You've likely seen warnings like this one:  
Warning Error 6002: The table/view 'Demo.dbo.VwPublications' does not have a primary key defined. The key has been inferred and the definition was created as a read-only table/view.

Quite possibly your views are working just fine, however it's a good idea to have primary keys defined when using with Entity Framework.  If you have a column that's always unique, this is easy to do.  Right click each of your existing columns and uncheck "Entity Key" in the EDMX designer.  Then, right click the unique column and check "Entity Key".  That column will be used to identify the unique records and bind your data.

Sometimes, however, you may not have a column with a unique value.  As an example, I've created a database with three tables:  Publishers, Books and Magazines.  The Publishers table has a PublisherId and PublisherName.  The Book table has BookId, PublisherId and Title.  The Magazine table has MagazineId, PublisherId and Title.  This allows me to track all of my books and magazines and associate them with their publisher.
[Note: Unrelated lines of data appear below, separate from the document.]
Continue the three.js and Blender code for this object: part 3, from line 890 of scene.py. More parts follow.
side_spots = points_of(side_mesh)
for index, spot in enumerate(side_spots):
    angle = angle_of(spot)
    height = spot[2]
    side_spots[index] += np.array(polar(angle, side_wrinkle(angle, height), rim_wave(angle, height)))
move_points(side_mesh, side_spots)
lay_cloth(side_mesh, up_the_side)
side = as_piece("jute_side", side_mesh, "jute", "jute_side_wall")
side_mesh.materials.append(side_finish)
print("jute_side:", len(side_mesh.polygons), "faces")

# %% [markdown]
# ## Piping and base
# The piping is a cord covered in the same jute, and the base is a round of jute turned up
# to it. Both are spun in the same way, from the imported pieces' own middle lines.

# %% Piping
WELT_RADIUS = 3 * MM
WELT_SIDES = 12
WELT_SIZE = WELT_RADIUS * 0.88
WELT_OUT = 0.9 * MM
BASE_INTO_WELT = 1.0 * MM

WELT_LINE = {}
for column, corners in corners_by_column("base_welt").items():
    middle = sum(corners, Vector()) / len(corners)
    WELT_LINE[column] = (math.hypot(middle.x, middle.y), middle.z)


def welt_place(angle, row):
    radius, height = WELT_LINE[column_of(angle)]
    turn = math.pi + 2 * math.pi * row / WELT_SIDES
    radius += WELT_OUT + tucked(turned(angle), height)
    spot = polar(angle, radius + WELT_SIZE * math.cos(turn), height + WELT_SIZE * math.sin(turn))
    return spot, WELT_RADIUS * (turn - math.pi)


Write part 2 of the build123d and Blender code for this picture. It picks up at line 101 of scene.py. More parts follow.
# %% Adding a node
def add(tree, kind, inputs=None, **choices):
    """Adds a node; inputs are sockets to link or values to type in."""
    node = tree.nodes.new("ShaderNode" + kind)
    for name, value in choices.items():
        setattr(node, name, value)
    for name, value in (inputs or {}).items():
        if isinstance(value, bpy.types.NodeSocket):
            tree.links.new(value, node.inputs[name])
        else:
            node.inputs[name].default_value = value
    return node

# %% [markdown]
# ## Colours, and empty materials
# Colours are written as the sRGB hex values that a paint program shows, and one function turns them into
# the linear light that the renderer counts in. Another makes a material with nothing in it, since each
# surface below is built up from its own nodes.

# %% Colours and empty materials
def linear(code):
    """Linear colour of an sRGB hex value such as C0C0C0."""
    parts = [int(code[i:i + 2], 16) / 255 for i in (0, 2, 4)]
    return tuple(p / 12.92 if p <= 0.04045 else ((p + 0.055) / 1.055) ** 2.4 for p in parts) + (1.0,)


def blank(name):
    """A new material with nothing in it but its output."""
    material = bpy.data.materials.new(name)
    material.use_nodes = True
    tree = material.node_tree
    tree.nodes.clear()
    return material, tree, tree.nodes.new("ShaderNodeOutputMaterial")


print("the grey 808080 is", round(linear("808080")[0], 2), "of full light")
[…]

Sometimes I may want to see the entire list of publications with their publishers.  I've created a view that joins publishers and books and unions a query that joins publishers and magazines.  It adds an additional column called "PublicationType" so I can see what type of publication it is.  This creates a conundrum for me, however.  In my data I have a magazine that was formerly published by Publisher A but is now published by Publisher B.  Furthermore, Publisher A has two different magazines with the same title.  Now there is no way to guarantee uniqueness.
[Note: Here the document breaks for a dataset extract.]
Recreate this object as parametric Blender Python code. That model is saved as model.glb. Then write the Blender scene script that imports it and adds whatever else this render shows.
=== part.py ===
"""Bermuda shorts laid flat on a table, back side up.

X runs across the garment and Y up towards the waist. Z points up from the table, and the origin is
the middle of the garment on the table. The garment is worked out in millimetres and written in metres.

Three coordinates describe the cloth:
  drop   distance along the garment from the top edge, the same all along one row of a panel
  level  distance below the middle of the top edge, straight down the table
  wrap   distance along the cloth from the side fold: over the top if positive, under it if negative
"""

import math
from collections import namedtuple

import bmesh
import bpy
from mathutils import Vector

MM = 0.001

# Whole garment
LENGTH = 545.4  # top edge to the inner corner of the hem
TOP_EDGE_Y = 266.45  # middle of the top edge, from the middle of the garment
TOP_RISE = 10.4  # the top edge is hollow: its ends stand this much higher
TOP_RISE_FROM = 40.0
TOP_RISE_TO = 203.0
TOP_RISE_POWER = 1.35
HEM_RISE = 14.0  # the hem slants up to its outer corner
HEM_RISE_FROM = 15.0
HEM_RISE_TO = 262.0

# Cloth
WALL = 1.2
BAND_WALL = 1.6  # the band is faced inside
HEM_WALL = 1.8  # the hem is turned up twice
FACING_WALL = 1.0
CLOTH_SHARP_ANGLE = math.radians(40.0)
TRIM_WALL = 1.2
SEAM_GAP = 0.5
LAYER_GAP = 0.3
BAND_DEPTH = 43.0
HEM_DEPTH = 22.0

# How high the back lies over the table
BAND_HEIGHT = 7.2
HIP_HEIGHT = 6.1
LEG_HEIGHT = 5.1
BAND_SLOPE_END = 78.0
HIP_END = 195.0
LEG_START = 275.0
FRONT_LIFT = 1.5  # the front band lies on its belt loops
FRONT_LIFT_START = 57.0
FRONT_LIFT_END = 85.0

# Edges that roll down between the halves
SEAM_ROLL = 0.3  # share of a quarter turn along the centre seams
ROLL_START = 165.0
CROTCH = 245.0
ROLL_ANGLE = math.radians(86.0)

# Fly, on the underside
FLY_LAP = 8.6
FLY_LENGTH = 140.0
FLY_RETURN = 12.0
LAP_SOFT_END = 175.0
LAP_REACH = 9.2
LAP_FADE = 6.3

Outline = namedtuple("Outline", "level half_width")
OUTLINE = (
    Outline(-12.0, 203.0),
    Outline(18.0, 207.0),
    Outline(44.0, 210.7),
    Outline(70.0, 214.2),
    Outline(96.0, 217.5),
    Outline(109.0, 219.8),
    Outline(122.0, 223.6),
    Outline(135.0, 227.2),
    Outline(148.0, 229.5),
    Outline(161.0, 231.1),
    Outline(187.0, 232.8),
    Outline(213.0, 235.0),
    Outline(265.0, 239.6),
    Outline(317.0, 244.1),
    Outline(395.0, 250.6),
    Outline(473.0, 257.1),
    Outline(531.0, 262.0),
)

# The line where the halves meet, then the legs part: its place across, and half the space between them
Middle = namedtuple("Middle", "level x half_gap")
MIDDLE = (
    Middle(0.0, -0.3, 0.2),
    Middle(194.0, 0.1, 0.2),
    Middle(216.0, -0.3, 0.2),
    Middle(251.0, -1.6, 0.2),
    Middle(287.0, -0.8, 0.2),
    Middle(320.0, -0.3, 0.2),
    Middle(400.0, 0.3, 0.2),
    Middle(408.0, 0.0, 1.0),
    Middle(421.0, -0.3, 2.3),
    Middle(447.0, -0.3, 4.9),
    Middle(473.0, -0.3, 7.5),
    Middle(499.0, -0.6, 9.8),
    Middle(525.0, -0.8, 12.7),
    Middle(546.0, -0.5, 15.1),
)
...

The SQL for my View looks like this:

CREATE VIEW [dbo].[VwPublications] AS

SELECT Publishers.PublisherName, 
	Books.Title,
	'Book' as PublicationType
FROM Books
	INNER JOIN Publishers ON Books.PublisherId = Publishers.PublisherId
UNION ALL
SELECT Publishers.PublisherName, 
	Magazines.Title,
	'Magazine' as PublicationType
FROM Magazines
	INNER JOIN Publishers ON Magazines.PublisherId = Publishers.PublisherId

And my result set looks like this:

In this particular case, EF generates the View in the EDMX and sets all columns as an entity key.  Querying the entire list of publications does return the correct results but that may not always be the case.  To replicate what happens, we remove EntityKey from the Title and PublicationType columns and just leave it on PublisherName.  When we then query the result via EF, we well get the correct number of records, but we will see data missing and data duplicated.
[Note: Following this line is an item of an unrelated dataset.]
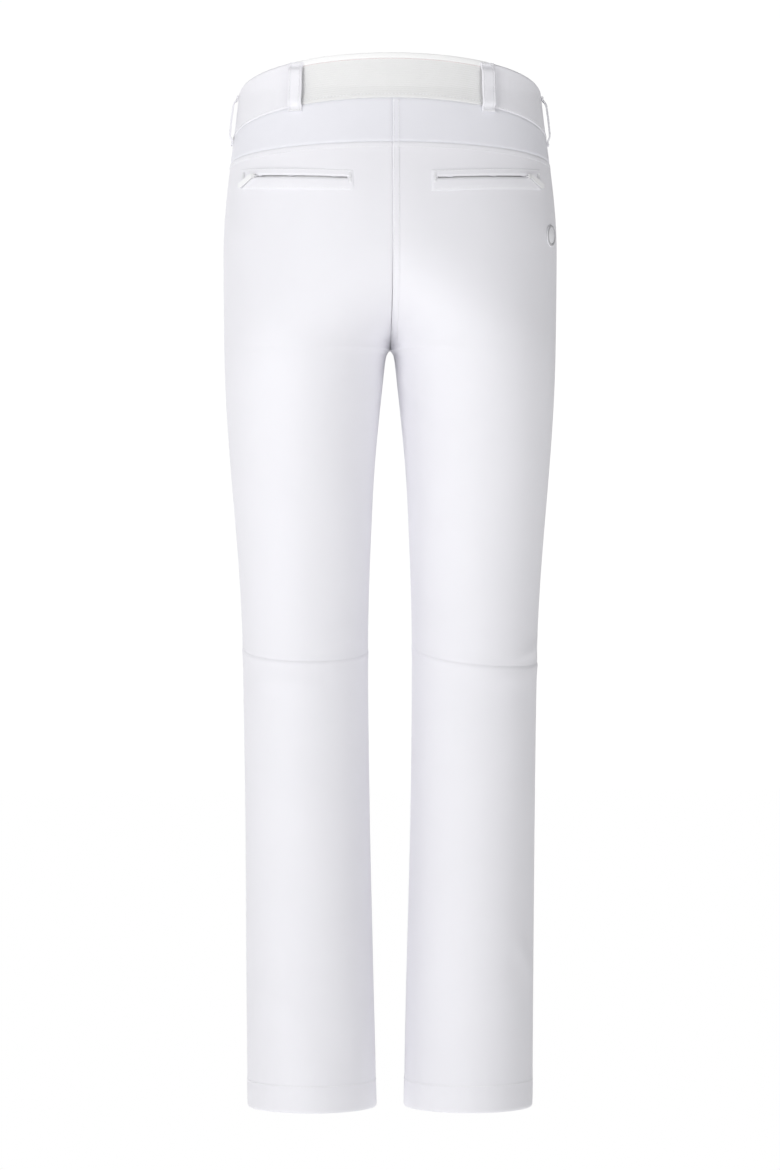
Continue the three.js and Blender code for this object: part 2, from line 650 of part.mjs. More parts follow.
function addBackPocket(group, side) {
  const plateBottom = LIP_PROUD - CLOTH - LIP_ROOM - PLATE;
  const chainTop = plateBottom - CLEAR;
  const chainBottom = chainTop - CHAIN_HEIGHT + CHAIN_PROUD;
  const half = CHAIN_WIDTH / 2 - CHAIN_PROUD;
  const chain = curvedBar(zipFrom, zipTo, -half, half, chainBottom, chainTop);
  const tape = curvedBar(
    zipFrom - ZIP_MARGIN / 2,
    zipTo + ZIP_MARGIN / 2,
    -TAPE_WIDTH / 3,
    TAPE_WIDTH / 3,
    chainBottom - TRIM / 2,
    chainBottom + TRIM / 2,
  );
  const closed = arcFrame(zipTo - SLIDER_LENGTH / 2 - SLIDER_STOP);
  // the puller points outwards along the pocket and droops
  const puller = pullerShape(plateBottom, PULLER_DROOP, pocketPinHeight).rotateZ(Math.PI);
  const slider = sliderShape(plateBottom, POCKET_SLIDER_WIDTH, pocketPinHeight);
  piece(group, `${side}_back_welt`, backWelt(), cloth);
  piece(group, `${side}_back_zip`, join(tape, chain), coil);
  piece(group, `${side}_back_slider`, slider.applyMatrix4(closed), steel);
  piece(group, `${side}_back_puller`, puller.applyMatrix4(closed), steel);
  piece(group, `${side}_back_bag`, backBag(), lining);
}

// ---------- Hand pockets ----------
function frontPoint({ fromSide, down }) {
  const x = HIP_WIDTH / 2 - fromSide;
  const z = belowWaist((height) => frontHalf(x, height), BAND_HEIGHT + down);
  return frontHalf(x, z);
}
const handTop = frontPoint(HAND_ZIP_TOP);
const handFoot = frontPoint(HAND_ZIP_FOOT);

// Both layers of an empty hand pocket lie flat behind its zip.
function handBag() {
  const depth = CLOTH + 2 * LOOSE + TRIM + 2;
  return sheet(8, 7, (i, j, layer) => {
    const t = j / 7;
    const z = mix(handFoot.z - HAND_BAG.drop, handTop.z + 6, t);
    const { centre, half } = section(z);
    const edge = Math.min(mix(handFoot.x, handTop.x, t) + HAND_BAG.past, centre + 0.96 * half);
    const start = UNDERLAP_EDGE + mix(...HAND_BAG.fromUnderlap, t);
    return frontHalf(mix(start, edge, i / 8), z, -depth - layer * 2 * TRIM);
  });
}

// ---------- Panels ----------
// Rows are closest together where the seat curves in to the crotch.
const UPPER_ROWS = [0.05, 0.12, 0.2, 0.3, 0.42, 0.56, 0.7, 0.85, 1];
const upperRows = (top) => [
  KNEE_TOP + HALF_SEAM,
  mix(KNEE_TOP, INSEAM, 0.33),
  mix(KNEE_TOP, INSEAM, 0.66),
  INSEAM - 25,
  INSEAM - 4,
  INSEAM,
  ...UPPER_ROWS.map((t) => mix(INSEAM, top - HALF_SEAM, t)),
];
const shinRows = () => [0, 0.25, 0.5, 0.75, 1].map((t) => mix(0, KNEE_BOTTOM - HALF_SEAM, t));

function yoke() {
  return panel(0, 1, (turn) => {
    const [low, high] = [yokeSeam(turn) + HALF_SEAM, bandSeam(turn) - SEAM];
    return [low, mix(low, high, 0.5), high];
  });
}

function backPanel() {
  const whole = panel(0, 1, (turn) => upperRows(yokeSeam(turn)));
  return cut(whole, windowBlock(SEAM, 5, 10));
}

// The leg's pieces that go all the way round; rows lists their heights and depth how far in they lie.
function legRing(rows, depth, thickness) {
  const at = (i, j, layer) => skin(i / FACETS - 1, rows[j], -depth - layer * thickness);
  return sheet(2 * FACETS, rows.length - 1, at, true);
}

const kneeFold = () =>
  legRing(
    [0, 0.25, 0.5, 0.75, 1].map((t) => mix(KNEE_BOTTOM + HALF_SEAM, KNEE_TOP - HALF_SEAM, t)),
    0,
    CLOTH,
  );

// ---------- Snow gaiters ----------
// A point on the gaiter's cone: t runs from 0 at its elastic foot to 1 at the seam inside the shin.
function onGaiter(i, t, inwards) {
  const turn = i / FACETS - 1;
  const angle = turn * Math.PI;
  const head = skin(turn, GAITER_TOP, -CLOTH - CLEAR);
  const foot = new THREE.Vector3(
    section(0).centre + (GAITER_FOOT.width / 2) * Math.cos(angle),
    (GAITER_FOOT.depth / 2) * Math.sin(angle),
    GAITER_FOOT.height,
  );
  const towardsAxis = new THREE.Vector3(-Math.cos(angle), -Math.sin(angle), 0);
  return foot.lerp(head, t).addScaledVector(towardsAxis, inwards);
}
const gaiterRing = (steps, inwards) =>
  sheet(2 * FACETS, steps.length - 1, (i, j, layer) => onGaiter(i, steps[j], inwards + layer * TRIM), true);
const elasticShare = ELASTIC_BAND / (GAITER_TOP - GAITER_FOOT.height);

// ---------- Belt loops and the hangers inside the waist ----------
function waistTangent(angle, down) {
  const step = 0.01;
  return waistPoint(angle + step, down).sub(waistPoint(angle, down)).setZ(0).normalize();
}

// A belt loop is one strip whose middle stands off the waistband; its path is [down, out].
function beltLoop(angle) {
  const off = CLEAR + LOOP_GAP;
  const path = [
    [BAND_HEIGHT + 6, CLEAR],
    [BAND_HEIGHT + 1, CLEAR],
    [BAND_HEIGHT - 3, off],
    [BAND_HEIGHT / 2, off + 0.4],
    [9, off],
    [5, CLEAR],
    [1, CLEAR],
  ];
  const tangent = waistTangent(angle, BAND_HEIGHT / 2);
  return sheet(1, path.length - 1, (i, j, layer) => {
    const [down, out] = path[j];
    const p = waistPoint(angle, down, out + (1 - layer) * CLOTH);
    return p.addScaledVector(tangent, mix(-LOOP_WIDTH / 2, LOOP_WIDTH / 2, i));
  });
}

const innerDepth = BAND + 2 * LOOSE + TRIM; // behind the waistband and its facing
function hanger() {
  const sag = [0, 5, 6, 5, 0];
  return sheet(1, 4, (i, j, layer) => {
    const down = mix(BAND_HEIGHT + 26, BAND_HEIGHT - 14, j / 4);
    const p = waistPoint(0, down, -innerDepth - sag[j] - layer * TRIM);
    return p.setY(p.y + mix(-4, 4, i));
  });
}

function careLabel() {
  return sheet(1, 3, (i, j, layer) => {
    const down = mix(BAND_HEIGHT + 40, BAND_HEIGHT - 6, j / 3);
    return waistPoint(Math.PI / 2, down, -innerDepth - layer * 0.6).setX(mix(15, -15, i));
  });
}

function badge() {
  const z = yokeCentre - BADGE.below;
  const at = onSkin(BADGE.angle, z, CLEAR);
  const outwards = onSkin(BADGE.angle, z, 1).sub(at);
  return new THREE.CylinderGeometry(BADGE.radius - 0.4, BADGE.radius, BADGE.thickness, 20)
    .translate(0, BADGE.thickness / 2 + CLEAR, 0)
    .rotateX(Math.PI / 2)
    .applyMatrix4(frameOf(at, new THREE.Vector3(0, 0, 1), outwards));
}

// ---------- Assembly ----------
const flySlit = addFly();
addWaistband();
addSnaps();
for (const [side, group] of sides) {
  const names = {
    zip: `${side}_hand_zip`,
    slider: `${side}_hand_slider`,
    puller: `${side}_hand_puller`,
  };
  const handSlit = addStraightZip(group, names, handFoot, handTop, frontHalf);
  const frontPanel = cut(panel(-1, 0, (turn) => upperRows(bandSeam(turn))), handSlit, flySlit);
  piece(group, `${side}_front_panel`, frontPanel, cloth);
  piece(group, `${side}_hand_bag`, handBag(), lining);
  piece(group, `${side}_yoke`, yoke(), cloth);
  piece(group, `${side}_back_panel`, backPanel(), cloth);
  addBackPocket(group, side);
  piece(group, `${side}_knee_fold`, kneeFold(), cloth);
  piece(group, `${side}_front_shin`, panel(-1, 0, shinRows), cloth);
  piece(group, `${side}_back_shin`, panel(0, 1, shinRows), cloth);
  piece(group, `${side}_hem_facing`, legRing([HEM_EASE, HEM_TURN], CLOTH + CLEAR, TRIM), cloth);
  piece(group, `${side}_gaiter`, gaiterRing([0, 0.12, 0.4, 1], 0), lining);
  piece(group, `${side}_gaiter_elastic`, gaiterRing([0, elasticShare], TRIM + CLEAR), stretch);
  piece(group, `${side}_back_loop`, beltLoop(elasticEnd), cloth);
  piece(group, `${side}_side_loop`, beltLoop(0), cloth);
  piece(group, `${side}_front_loop`, beltLoop(waistAngle(LOOP_FRONT_X, FRONT)), cloth);
  piece(group, `${side}_hanger`, hanger(), lining);
}
piece(right, "hip_badge", badge(), rubber);
piece(trousers, "care_label", careLabel(), lining);

export default model;
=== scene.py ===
"""White ski trousers with a stretch back waistband, shown from behind.

Lengths are millimetres until a mesh is made. Heights are counted from the hem, and the frame's origin is
the centre of the waist opening, SIDE_HEIGHT above it.
"""
import math

import bpy
import numpy as np
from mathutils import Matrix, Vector


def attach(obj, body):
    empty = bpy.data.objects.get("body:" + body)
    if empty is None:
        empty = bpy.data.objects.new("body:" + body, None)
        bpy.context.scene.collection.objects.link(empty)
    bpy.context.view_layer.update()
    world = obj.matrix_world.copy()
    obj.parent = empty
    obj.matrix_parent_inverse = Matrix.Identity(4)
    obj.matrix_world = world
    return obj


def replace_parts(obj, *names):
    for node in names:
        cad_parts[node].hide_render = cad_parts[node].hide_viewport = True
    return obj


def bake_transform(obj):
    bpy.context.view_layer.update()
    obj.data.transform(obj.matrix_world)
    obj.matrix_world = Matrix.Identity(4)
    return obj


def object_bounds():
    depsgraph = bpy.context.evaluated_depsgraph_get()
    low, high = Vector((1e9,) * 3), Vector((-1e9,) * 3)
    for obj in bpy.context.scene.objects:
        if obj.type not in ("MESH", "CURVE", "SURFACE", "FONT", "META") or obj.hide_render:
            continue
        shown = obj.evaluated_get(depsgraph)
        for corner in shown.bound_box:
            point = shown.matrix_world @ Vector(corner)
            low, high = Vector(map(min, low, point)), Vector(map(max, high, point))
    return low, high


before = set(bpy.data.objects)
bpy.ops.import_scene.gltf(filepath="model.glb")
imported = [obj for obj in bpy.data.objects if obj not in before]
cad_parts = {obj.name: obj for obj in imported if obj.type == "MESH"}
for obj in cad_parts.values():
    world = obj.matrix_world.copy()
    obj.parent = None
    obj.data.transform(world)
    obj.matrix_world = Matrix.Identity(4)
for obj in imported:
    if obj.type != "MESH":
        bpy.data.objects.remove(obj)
cad_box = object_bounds()
MM = 0.001

# ---------- The trousers' own dimensions ----------
INSEAM = 774
RISE = 296
KNEE_HEIGHT = 460
WAIST_WIDTH, WAIST_DEPTH, WAIST_DROP = 310, 196, 68
HIP_WIDTH, HIP_BACK, HIP_FRONT = 342, 122, 103
THIGH_WIDTH, THIGH_BACK, THIGH_FRONT = 170, 107, 95
KNEE_WIDTH, KNEE_DEPTH, KNEE_GAP = 128.5, 146, 45
HEM_WIDTH, HEM_DEPTH, HEM_GAP = 132, 172, 28
HIP_RISE, CROTCH_CURVE = 100, 190
CLOTH = 1.6
BAND = 2.4
BAND_HEIGHT = 46
ELASTIC_HALF = 96
YOKE_HEIGHT, YOKE_RISE = 45, 15
HEM_TURN = 27
HALF_SEAM = 0.06
CROTCH_SOFT = 0.1  # how gently the cloth leaves the crotch point, so that it shows no crease

SIDE_HEIGHT = INSEAM + RISE - WAIST_DROP / 2
WAIST_SLOPE = WAIST_DROP / WAIST_DEPTH
HIP_HEIGHT = INSEAM + HIP_RISE
THIGH_HEIGHT = (KNEE_HEIGHT + INSEAM) / 2
FRONT, BACK = -1, 1
SIDES = {"left": 1, "right": -1}


# ---------- Surface ----------
def profile(*stations):
    """A smooth curve of value against height through the stations, which never overshoots them."""
    z, v = np.array(stations, float).T
    rise = np.diff(v) / np.diff(z)
    slope = np.empty(len(z))
    slope[0], slope[-1] = rise[0], rise[-1]
    for i in range(1, len(z) - 1):
        a, b = rise[i - 1], rise[i]
        slope[i] = 0 if a * b <= 0 else 2 * a * b / (a + b)

    def value(height):
        at = np.clip(height, z[0], z[-1])
        i = np.clip(np.searchsorted(z, at, side="right") - 1, 0, len(z) - 2)
        h = z[i + 1] - z[i]
        t = (at - z[i]) / h
        ends = v[i] * (1 + 2 * t) * (1 - t) ** 2 + v[i + 1] * t * t * (3 - 2 * t)
        return ends + h * t * (1 - t) * (slope[i] * (1 - t) - slope[i + 1] * t)

    return value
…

To fix this problem, we need to have a unique value in our view.  To do this, we will modify our view to have a Row_Number() generated column.  There are two issues with this.  First of all, Row_Number() Over expects an "Order By" clause.  This may not be desirable as we may not want the overhead of ordering our results and we want to order them ourselves in code.  A quick and easy way around this is to use Order By (SELECT 1) instead of a column name.  This will prevent the view from being ordered.  You can use any constant value you'd like (even Null) in place of 1.

The second issue we have is that our query has a union, which means that adding Row_Number() Over would need to be done in both queries and it will start over for the second query, resulting in 1, 2, 3, 4 for Books and 1, 2, 3, 4, 5, 6, 7 for Magazines.  Now we no longer have a unique value.  To remedy this, we will treat our View as a subquery and select from its result, adding the Row_Number to the outer query.

Our updated SQL now looks like this:

CREATE VIEW [dbo].[VwPublicationsWithIndex] AS

SELECT Row_Number() OVER(ORDER BY (SELECT 1)) AS RowNumber, * FROM
(
	SELECT Publishers.PublisherName, 
		Books.Title,
		'Book' as PublicationType
	FROM Books
		INNER JOIN Publishers ON Books.PublisherId = Publishers.PublisherId
	UNION ALL
	SELECT Publishers.PublisherName, 
		Magazines.Title,
		'Magazine' as PublicationType
	FROM Magazines
		INNER JOIN Publishers ON Magazines.PublisherId = Publishers.PublisherId
) AS NumberedResult

Now in our EDMX designer, we remove the Entity Key property from all of the columns except for RowNumber.  This allows Entity Framework to have a guaranteed unique column to tie the data back to your entities and your results will be correct.  A comparison of the two views in the designer looks like this:

As you can see, the RowNumber column has now been set as the Primary Key via "Entity Key".  There are a couple of additional things to keep in mind.  Annoyingly, any time you update your EDMX, the warning will still be displayed, even though you've specified the key.  Also, any time you're updating these particular views, you may have to manual re-apply the entity keys.

And finally, this problem serves as an important lesson.  While Warnings seem harmless, you should never just ignore them as they may cause big headaches down the road.